My situation here is far from unique; in fact it’s a pretty common one with players who are trying to make a living doing what they do best, performing.  Juggling multiple bands, their repertoire, rehearsals and performance dates can become quite the complicated process in itself.  It requires constant attention, keeping an accurate date book, constant sharing and updating your booked dates with your colleagues, and making the best use of the time you have available to meet your obligations and show up prepared for the rehearsals and gigs that are scheduled.  This is also while keeping in mind that you have other important obligations as well, such as your family, doctor’s appointments, grocery shopping, cooking, cleaning and all of the other things that go into having a complete life.  Sometimes it can become overwhelming and requires a step back to reassess and breathe.

You also have to ensure that you work in time that is entirely for you in some shape or form.  You might need some time where you actually don’t even do anything, some time to download and process or simply sit and breathe, meditate, check out for the moment.  This is reasonable and quite often required in order to be able to maintain a positive attitude and be able to actually make progress with the seemingly impossible pile of work in front of you.  That being said, there are also times when you have to be able to accept that perhaps you have bitten off more than you can handle, which requires tough decisions to be made in order for you to create a more manageable balance.  Everyone should be able to handle periods of “oh my God, I’m so busy I’m pulling my hair out,” without coming unglued.  It’s when there is no ebb and flow that we need to make changes.

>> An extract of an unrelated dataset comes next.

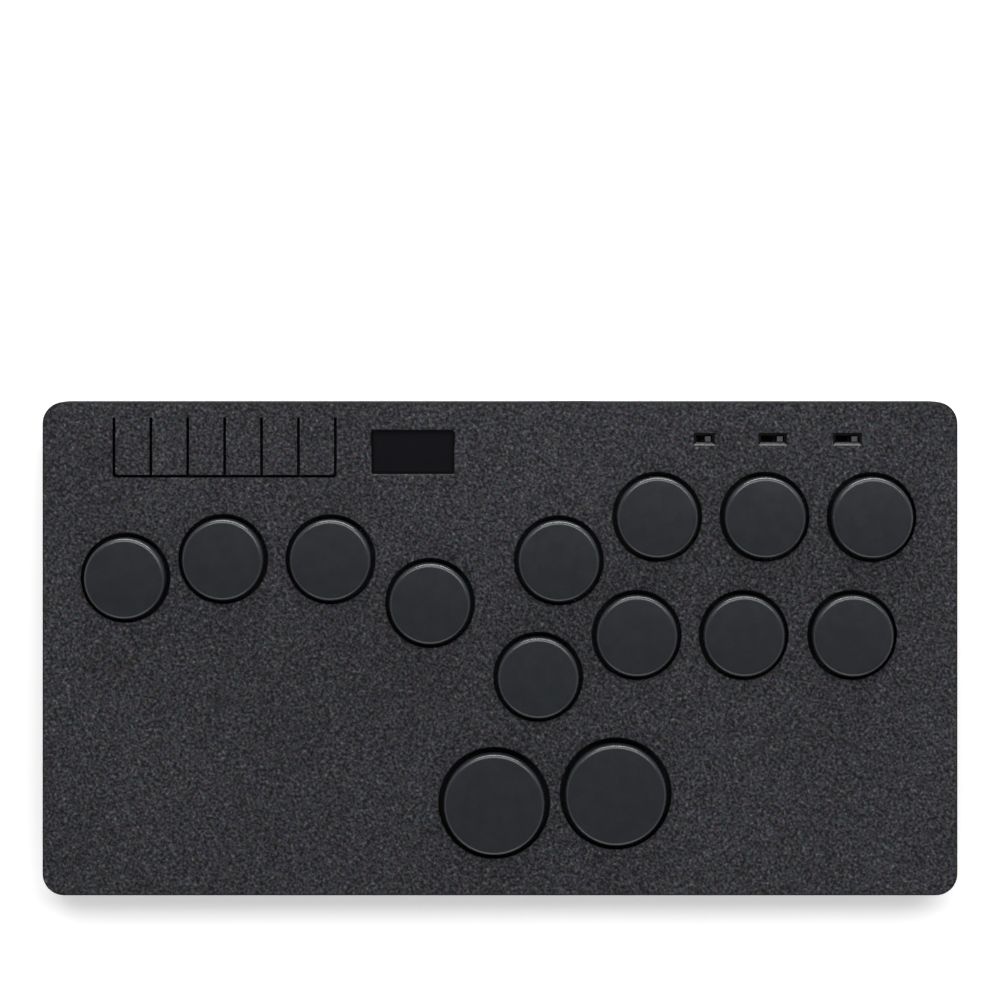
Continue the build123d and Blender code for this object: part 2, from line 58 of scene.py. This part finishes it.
MM = 0.001
LAYER = 0.2 * MM               # one printed layer
OUTER_SKIN = 3.0 * MM          # the case's outer walls lie within this of its outline; walls further in, and slopes within it, get painted shade
GRAIN_TURN = (0.6, 0.4, 0.7)   # turns the grain off the case's axes, where it would line up
GRAIN_RELIEF = 0.13 * MM
LAYER_RELIEF = 0.035 * MM
SLOT_REACH = 2.0 * MM          # half the width of a slide switch's bevelled slot, and a little more; its bevels get painted shade, its front bevel a painted highlight
WEAVE = 9000.0                 # radians to the metre, about 0.7 mm to a thread pair
SPRING_REACH = 3.0 * MM        # all of a spring lies this near its stem's middle
NODES = frame["nodes"]
CASE_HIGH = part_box("top_cover")[1]


def srgb(r, g, b):
    """A colour given as 8-bit screen values, as the linear values that shaders take."""
    def linear(v):
        v /= 255
        return v / 12.92 if v <= 0.04045 else ((v + 0.055) / 1.055) ** 2.4
    return (linear(r), linear(g), linear(b), 1.0)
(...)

Currently I still have hair left and I can make the balance work, as long as I stay on top of it, and don’t zone out, get distracted or start ruminating on the ills of the world too much.  I know that on good days I can really get quite a bit done, so I need to take advantage of them.  The bad days I still usually get something done despite the emotional drag.  It really does boil down to planning and prioritization, preferably before it gets to the putting out the largest fire point.

 

An Election Day Reflection, November 8th, 2016

Whew!  Today’s going to be a busy one!  It’s a good thing that I voted almost two weeks ago because I don’t think I would have had time to hit the polls.  I’ve done my civic duty and now can only hope for the best, or what I believe is the best for Americans of all colors, religions, ethnicities, genders and sexual preferences.  It’s a good thing I’m going to be busy because otherwise I think the stress would paralyze me.  Today I’ve got two rehearsals in two different towns, neither of which is mine, ha, ha!  One is from 11-2pm in Des Plaines, Illinois with a blues/rock band and the other is from 7:30-10ish in Addison, Illinois with a classic rock band.  In between I’ve got to pick up the kid from school, ferry her to dance, make dinner for the family, pick up my wife from the train station and my daughter from dance, eat dinner and maybe squeeze in lunch and a dog walk if George is lucky.  We’ll see.  This, to me, is the best way ever to avoid staring at a screen and watching the early poll tallies coming in.

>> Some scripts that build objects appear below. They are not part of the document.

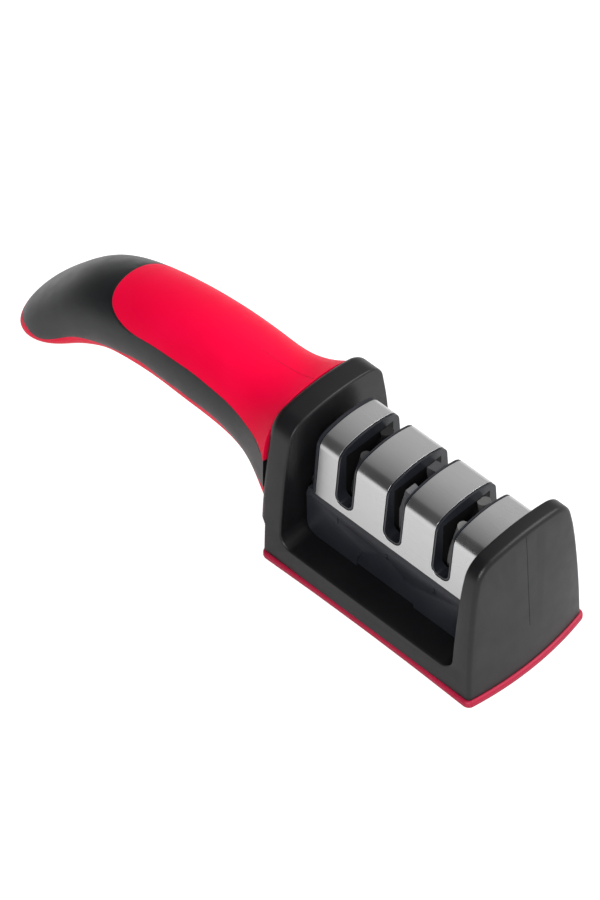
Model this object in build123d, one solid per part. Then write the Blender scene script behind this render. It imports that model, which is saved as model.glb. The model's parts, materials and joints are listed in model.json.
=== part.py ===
"""Three-slot pull-through knife sharpener with a curved soft-grip handle.

The origin is the centre of the underside, +X points to the front end wall, the handle
runs to -X, the knife is drawn along Y and +Z is up. All lengths are in millimetres.
"""
from build123d import *
import math
import os

# Head: base, deck and the two end walls
base_half_length = 41.2
base_half_width = 24.0
rear_face_x = -41.3
front_bulge = 2.7
front_lean_at_corner = 2.55
front_lean_at_middle = 4.4
deck_height = 10.0
deck_thickness = 2.4
front_wall_top = 54.9
front_wall_inner_x = 34.0
collar_top = 57.0
collar_front_x = -35.1
collar_rear_x = -44.0
collar_underside_height = 15.5
collar_underside_radius = 2.4
crown_sagitta = 2.4
crown_half_width = 18.7
crown_corner_radius = 8.0
collar_rear_radius = 2.6
window_corner_radius = 4.5
front_corner_radius = 1.6
window_edge_radius = 0.7

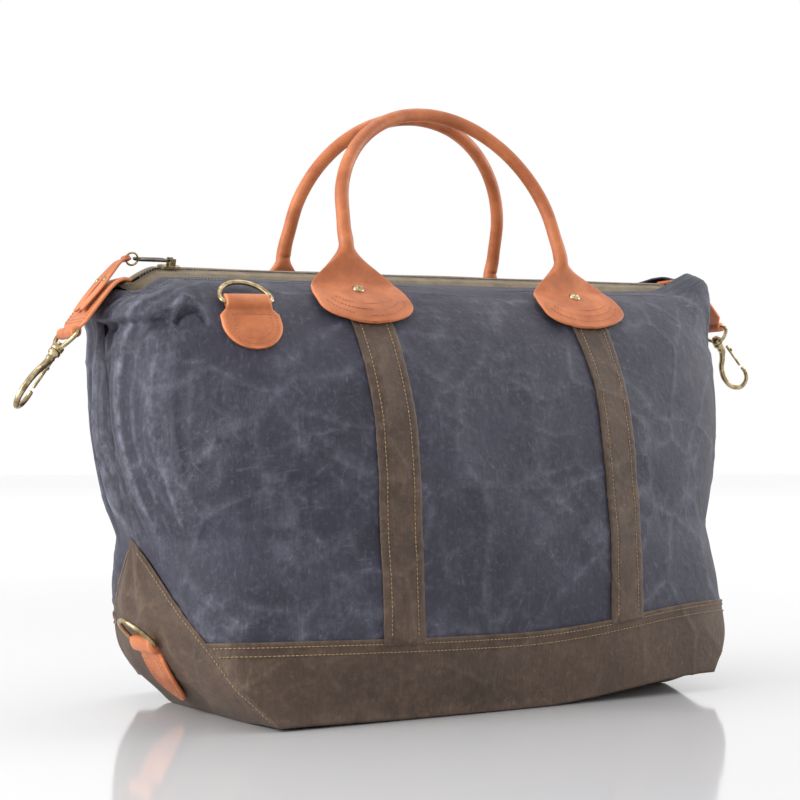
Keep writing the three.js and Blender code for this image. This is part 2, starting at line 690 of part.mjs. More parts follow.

This has been a highly contested and vicious race which has actually impacted friendships all over the country as normally easy to get along with neighbors have built fences between each other.  It has impacted our work lives as well because we’ve all been quick to pass judgment upon each other based on our political support and not really sitting down and talking with each other.  Two of the bands that I work with are comprised of a mix of liberals and conservatives.  We work together quite well as we are united by a common cause, music, and we essentially avoid discussing politics with each other.  It keeps the peace between those of us who would hammer away at each other otherwise.  It also allows us to be friends.  We don’t call each other names, insult each other or act like rival gang members.  We don’t call into question each other’s patriotism, dedication to our country, or anything else.  And when we perform we are just as apolitical as when we rehearse.  We do what our political system hasn’t done in some time, we make it work.

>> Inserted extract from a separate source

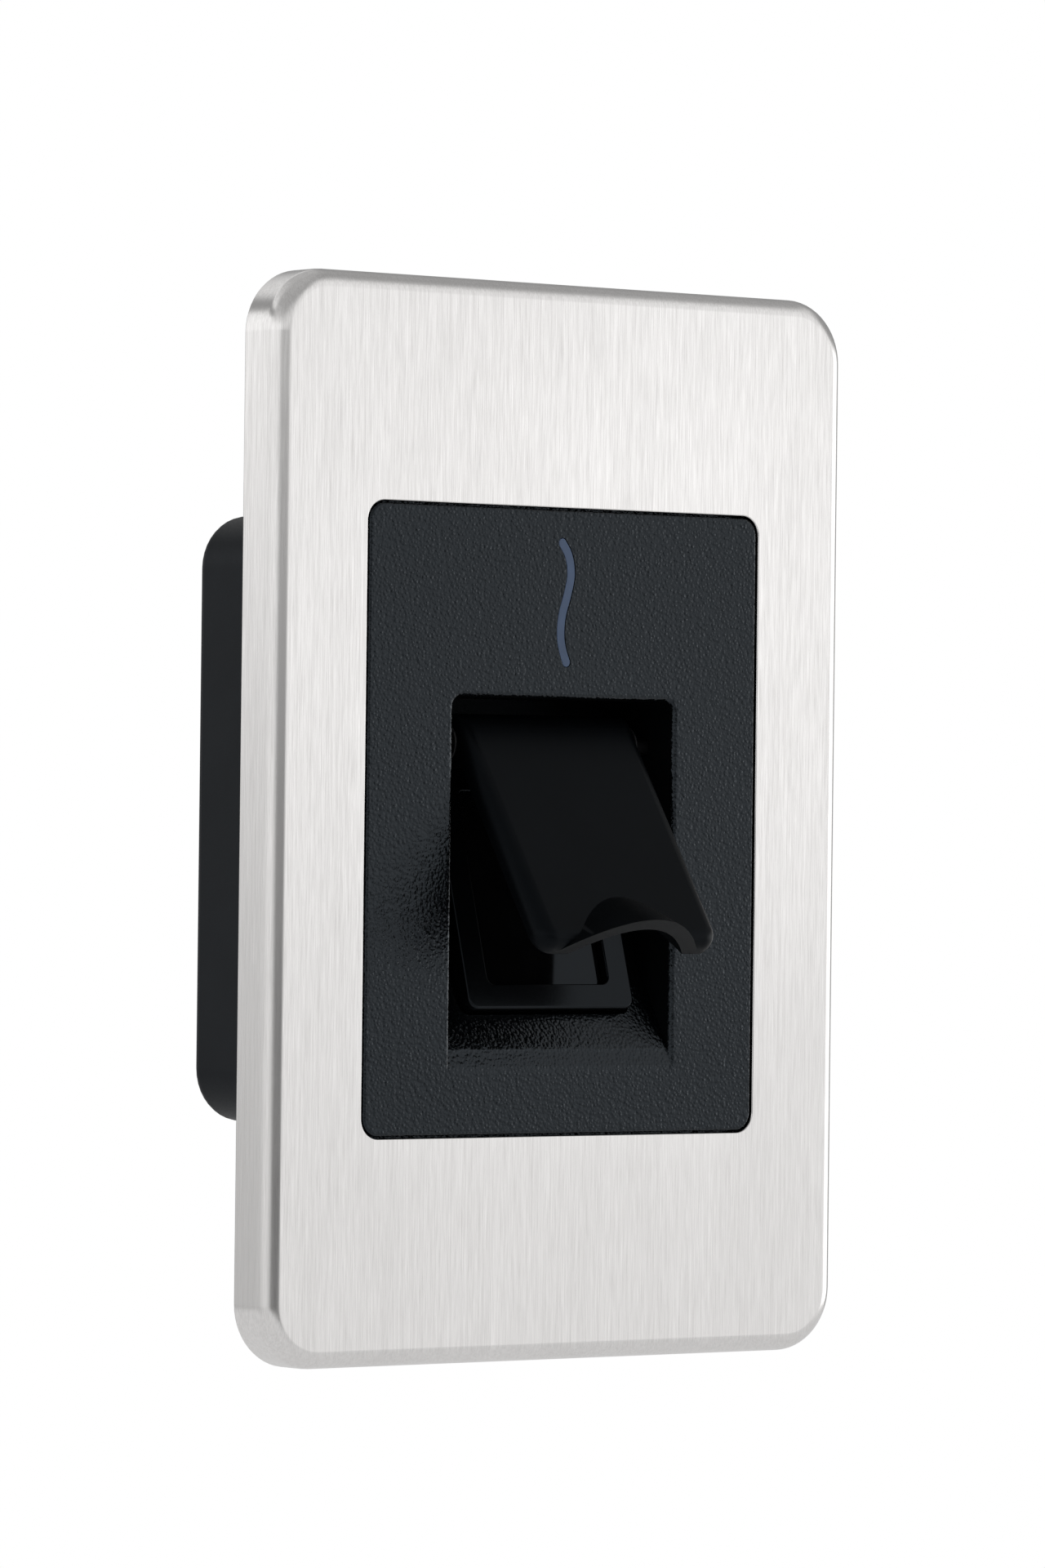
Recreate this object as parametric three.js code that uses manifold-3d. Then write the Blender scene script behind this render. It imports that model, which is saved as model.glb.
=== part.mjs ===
// Flush-mounted fingerprint scanner terminal.
// Millimetres. X to the right, Y into the wall, Z up. The wall plane is Y = 0 and the origin is the
// middle of the face plate on that plane. Outlines are drawn as seen from the front (x right, y up)
// and extruded toward the viewer, then stood up by a turn about X.
import * as THREE from "three";
import Module from "manifold-3d";
import { mergeVertices } from "three/addons/utils/BufferGeometryUtils.js";

const wasm = await Module();
wasm.setup();

// ---------------------------------------------------------------- driving dimensions
const PLATE_W = 83.5;
const PLATE_H = 124;
const PLATE_R = 7.4;
const PLATE_DEPTH = 6.2;
const PLATE_FILLET = 2.1;
const STEEL = 1.2;

const PANEL_W = 56.8;
const PANEL_H = 71.8;
const PANEL_R = 2.1;
const PANEL_GAP = 0.25;

const FLANGE_W = 68;
const FLANGE_H = 104;
const FLANGE_FRONT = 4.0;
const FLANGE_BACK = 2.9;

const BOX_W = 48.7;
const BOX_H = 71.1;
const BOX_R = 6.3;
const BOX_REAR = -33;
const BOX_FRONT = 1.9;
const BOX_WALL = 2.0;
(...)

One of the key issues in most bands is personality combined with egos.  Musicians are known for having both, which is quite frankly a natural situation with any group of performers.  Do you have to be best buddies with your band mates?  Not necessarily but it certainly helps us be the best performers we can be when we can work with each other with a limited amount of hostility and interpersonal drama.  After all, when we perform together we are ultimately trying to as a group be better than we are on our own and it takes a healthy mix of people and personalities to do so.  We don’t have to always agree with each other either, but in order for the band to work well we all have make compromises, which are to the benefit of us all.  There is room for the individual in a cohesive group, but as a member of the group and not at the expense of the group.

I saw a photo the other day of Steven Tyler and Joe Perry hanging out with President Obama on Air Force One.  They got to ride home in the plane with the POTUS, which is pretty cool.  Both Tyler and Perry are Republicans and they are Americans.  It was clear in the photo that there was no animosity whatsoever between any of the three despite being members of political parties.  I saw the photo on Facebook and there were positive remarks but a whole slew of “oh my God, the Traitors” rhetoric as well.  I don’t understand how this has happened over the past twenty years or so.  There were three Americans in the photo, not enemies.  Three people like you and me, living their lives and going about their business to the best of their abilities.  I’m a liberal, have been all of my life.  I served in the United States Army as an infantry officer after I graduated from music school, by choice.  I swore to lay down my life for my country, its constitution and ALL of its citizens.  And yet there are many out there who are labeling folks like me as the enemy of this country, and just as many saying the same about conservatives.

I want my bands to succeed financially and musically, and I want that for all the members of the groups regardless of genders, sexual persuasion, gender identities, political party affiliation, religious identity, etc. and I’m willing to work WITH the members to do so toward mutual goals.  I want to do the same as a citizen of the United States, and I want this to be a country that shows that it can do so.  I want my daughter, who I ferry back and forth to school, dance lessons and whatever else she needs to do, to know that this is a country that values her as both an individual and a member of the society.  I want her to understand the value of being able to discuss opposing viewpoints and creating compromises that make the whole better than the parts.  It’s time to go make some music!